Ms O, a Ugandan national, had been arrested after presenting at Heathrow Airport immigration control to claim asylum in the UK without a valid passport. She claimed asylum on the basis that she would face political persecution if returned to Uganda.

Ms O was subsequently prosecuted for failing to have an immigration document at an asylum interview and, on legal advice, she pleaded guilty at Croydon Magistrates’ Court in January 2006 to an offence under section 2(1) of the Asylum and Immigration (Treatment of Claimants) Act 2004. She was sentenced to two months’ imprisonment.

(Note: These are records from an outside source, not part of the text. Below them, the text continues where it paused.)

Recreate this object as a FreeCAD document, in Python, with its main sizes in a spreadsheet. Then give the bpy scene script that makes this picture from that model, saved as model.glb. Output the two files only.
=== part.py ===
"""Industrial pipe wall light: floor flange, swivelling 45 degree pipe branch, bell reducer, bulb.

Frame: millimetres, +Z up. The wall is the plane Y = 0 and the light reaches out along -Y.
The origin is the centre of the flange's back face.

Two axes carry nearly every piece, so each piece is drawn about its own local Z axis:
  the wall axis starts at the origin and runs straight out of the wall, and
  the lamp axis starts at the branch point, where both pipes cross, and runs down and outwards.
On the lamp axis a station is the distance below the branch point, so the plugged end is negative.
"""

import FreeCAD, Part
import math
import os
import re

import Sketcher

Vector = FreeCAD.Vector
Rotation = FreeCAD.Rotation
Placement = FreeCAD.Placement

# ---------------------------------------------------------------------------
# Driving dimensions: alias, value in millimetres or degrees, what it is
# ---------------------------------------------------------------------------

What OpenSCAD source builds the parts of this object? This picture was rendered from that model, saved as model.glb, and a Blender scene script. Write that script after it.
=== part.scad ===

Ms O was granted asylum in the UK in April 2008. A tribunal found that Ms O’s account of her life being at risk because of her political beliefs and the impossibility of her obtaining a genuine passport for fear of alerting the Ugandan authorities to her whereabouts was credible, and she was subsequently granted indefinite leave to remain in the UK by the Home Office.

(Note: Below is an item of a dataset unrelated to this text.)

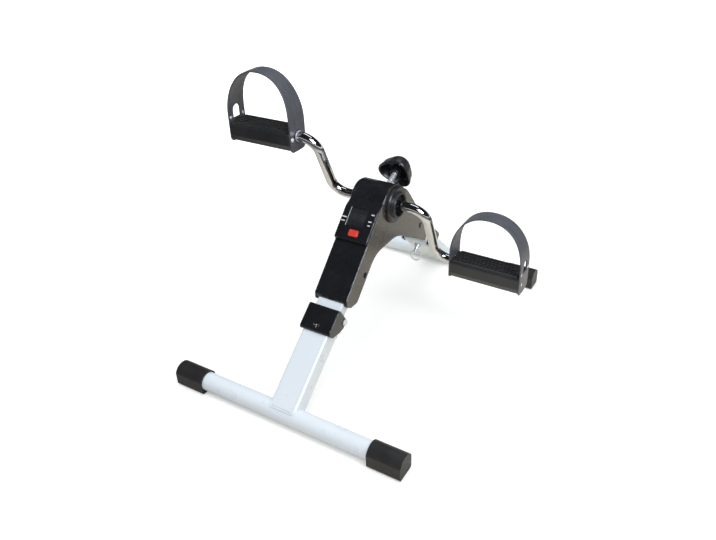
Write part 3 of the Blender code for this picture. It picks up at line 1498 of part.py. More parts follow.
def make_knob(holder):
    """Hollow cup with a boss for the screw; its side leans in toward a smaller, softly rounded top."""
    knob = slab(knob_outline(), KNOB_RIM, KNOB_TOP, axis="Z")
    shape = bmesh.new()
    shape.from_mesh(knob.data)
    top_edges = [e for e in shape.edges if min(v.co.z for v in e.verts) > KNOB_TOP - GAP]
    rim = [e for e in top_edges if min(abs(f.normal.z) for f in e.link_faces) < 0.5]
    for vertex in {v for e in rim for v in e.verts}:
        vertex.co.x *= KNOB_TOP_SHARE
        vertex.co.y *= KNOB_TOP_SHARE
    bmesh.ops.bevel(shape, geom=rim, offset=KNOB_SOFT_EDGE, segments=3, profile=0.5, affect="EDGES")
    shape.to_mesh(knob.data)
    shape.free()
    low = KNOB_RIM - CUT_OVERRUN
    hollow = slab(knob_outline(KNOB_WALL), low, KNOB_RIM + KNOB_HOLLOW, axis="Z")
    for vertex in hollow.data.vertices:
        if vertex.co.z > KNOB_RIM:
            share = 1 - (1 - KNOB_TOP_SHARE) * KNOB_HOLLOW / (KNOB_TOP - KNOB_RIM)
            vertex.co.x *= share
            vertex.co.y *= share
    boss = rod(KNOB_BOSS_RADIUS, low - CUT_OVERRUN, KNOB_TOP, axis="Z", segments=ROUND_MEDIUM)
    cut(hollow, boss)
    bore_end = KNOB_RIM + STEM_IN_KNOB + GAP
    bore = rod(STEM_RADIUS + GAP, low, bore_end, axis="Z", segments=ROUND_SMALL)
    cut(knob, hollow, bore)
    return finish(knob, "tension_knob", body_look(), holder)


# Assemblies
def build_leg_assembly(front):
    end = "front" if front else "rear"
    pivot_s = FRONT_PIVOT_S if front else REAR_PIVOT_S
    leg_frame = frame_empty(end + "_leg_pivot", pivot_place(front), leg_turn(front))
    upright = (-leg_turn(front)[0], 0, 0)
    bar_frame = frame_empty(end + "_bar_axis", (0, PIVOT_T, -pivot_s), upright, leg_frame)
    make_bar(end + "_bar", bar_frame)
    for side in (-1, 1):
        on_left = (side < 0) == front
        make_cap(f"{end}_cap_{'left' if on_left else 'right'}", side, bar_frame)
    make_leg(end + "_leg", pivot_s, leg_frame)
    make_cover(end + "_hinge_cover", leg_frame)
    make_cover_screw(end + "_cover_screw", leg_frame)
    make_pivot_pin(end + "_pivot_pin", leg_frame)
    make_bushing(end + "_pin_bushing", leg_frame)
    make_lock_pin(end + "_lock_pin", leg_frame)
    hole = (0, ring_hole_y(), -LOCK_BELOW_PIVOT)
    ring_frame = frame_empty(end + "_ring_axis", hole, upright, leg_frame)
    make_ring(end + "_pull_ring", ring_frame)


def build_centre():
    axle = frame_empty("axle_frame", (0, AXLE_Y, AXLE_HEIGHT))
    make_main_frame(axle)
    for side in (-1, 1):
        make_shell_half(side, axle)
        make_bearing(side, axle)
        make_hub_cover(side, axle)
    for name, place in SHELL_SCREWS.items():
        make_shell_screw("shell_screw_" + name, place, axle)
    make_reed(axle)
    display = frame_empty("display_frame", (0, AXLE_Y, AXLE_HEIGHT), (FACE_ANGLE, 0, 0))
    for make in (make_pod, make_window, make_lcd, make_board, make_cell, make_button):
        make(display)


def build_crank_set():
    axle = frame_empty("crank_axis", (0, AXLE_Y, AXLE_HEIGHT))
    make_drum(axle)
    make_magnet(axle)
    for side in (-1, 1):
        angle = CRANK_ANGLE if side > 0 else CRANK_ANGLE + math.pi
        make_crank(side, axle)
        make_washer(side, axle, angle)
        make_nut(side, axle, angle)
        y, z = polar(CRANK_THROW, angle)
        name = "pedal_axis_right" if side > 0 else "pedal_axis_left"
        spindle = frame_empty(name, (0, y, z), parent=axle)
        make_pedal(side, spindle)
        make_weight(side, spindle)
        make_hoop(side, spindle)


def build_brake():
    feed = frame_empty("tension_axis", (0, AXLE_Y, AXLE_HEIGHT), (TENSION_ANGLE - math.pi / 2, 0, 0))
    for make in (make_brake_pad, make_brake_shoe, make_tension_nut, make_tension_screw, make_knob):
        make(feed)


def gather():
    """Put every piece in one collection named for the object."""
    group = bpy.data.collections.new("mini_exercise_bike")
    bpy.context.scene.collection.children.link(group)
    for body in list(bpy.context.scene.collection.objects):
        group.objects.link(body)
        bpy.context.scene.collection.objects.unlink(body)


def main():
    clear_scene()
    build_leg_assembly(True)
    build_leg_assembly(False)
    build_centre()
    build_crank_set()
    build_brake()
    gather()


main()
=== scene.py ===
"""Looks of the mini exercise bike: camera, light, floor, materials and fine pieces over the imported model.

Metres, in the frame of the model: +Z up, +X to the right-hand pedal, -Y to the display end.
"""
import json
import math

import bmesh
import bpy
from mathutils import Matrix, Vector


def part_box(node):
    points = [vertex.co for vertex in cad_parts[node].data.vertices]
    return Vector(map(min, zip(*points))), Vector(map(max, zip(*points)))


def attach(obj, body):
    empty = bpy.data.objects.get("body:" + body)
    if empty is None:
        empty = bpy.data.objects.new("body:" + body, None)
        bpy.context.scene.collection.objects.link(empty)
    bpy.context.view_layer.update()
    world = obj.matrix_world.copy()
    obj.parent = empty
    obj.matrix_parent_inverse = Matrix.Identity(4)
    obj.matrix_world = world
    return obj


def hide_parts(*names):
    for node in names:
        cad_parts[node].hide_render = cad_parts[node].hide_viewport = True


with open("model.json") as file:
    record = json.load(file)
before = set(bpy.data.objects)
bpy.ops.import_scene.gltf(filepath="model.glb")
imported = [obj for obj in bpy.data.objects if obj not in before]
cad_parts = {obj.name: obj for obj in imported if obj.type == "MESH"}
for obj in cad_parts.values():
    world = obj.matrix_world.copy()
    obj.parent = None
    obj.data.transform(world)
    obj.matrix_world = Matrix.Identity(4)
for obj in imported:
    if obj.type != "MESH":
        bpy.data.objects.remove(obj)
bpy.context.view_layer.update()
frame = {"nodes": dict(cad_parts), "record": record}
joints = {joint["name"]: joint for joint in frame["record"]["behaviour"]["joints"]}

# Camera
CAMERA_AT = (0.46409, -0.77726, 0.68756)
CAMERA_YAW = math.radians(32.241)
CAMERA_PITCH = math.radians(32.290)
CAMERA_ROLL = math.radians(-2.206)
CAMERA_LENS = 34.203
CAMERA_SENSOR = 36.0
CAMERA_REACH = 30.0

# Studio
PURE_WHITE = (1.0, 1.0, 1.0, 1.0)
FLOOR_HALF = 4.0
FLOOR_ROUGHNESS = 0.9
FLOOR_SHINE = 0.1
FLOOR_WHITE = (0.93, 0.93, 0.93)
FLOOR_CREAM = (0.90, 0.85, 0.75)
FLOOR_FAR = (0.10, 0.10, 0.11)
FLOOR_SHEET = (0.12, 0.20, 0.0)     # middle of the pale sheet under the bike
SHEET_NEAR = 0.38
SHEET_FAR = 0.72
FLOOR_LIFT = 0.26                   # glow of the floor to the camera under the bike
FLOOR_LIFT_FAR = 1.0                # and well away from it
LIFT_NEAR = 0.55
LIFT_FAR = 1.30
AMBIENT_LIGHT = 0.62
COVE_TOP = (0.0, 0.09)              # between these upward slopes the cove darkens into the ceiling
COVE_LIGHT = 1.0
CEILING_LIGHT = 0.015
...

The CCRC received an application for review of the conviction in March 2016.

Following review, the CCRC concluded that Ms O had a statutory defence to the charge on which she was convicted, namely a “reasonable excuse”.

Had this defence been run at trial it would probably have succeeded but the legal advice provided to Ms O deprived her of that defence.

Consequently, there was a real possibility the Crown Court would agree to vacate Ms O’s guilty plea and then order a stay of proceedings or, if she was re-prosecuted, that she would be acquitted.

The CCRC referred the conviction in March 2018.

The Crown Court quashed the conviction in July 2018.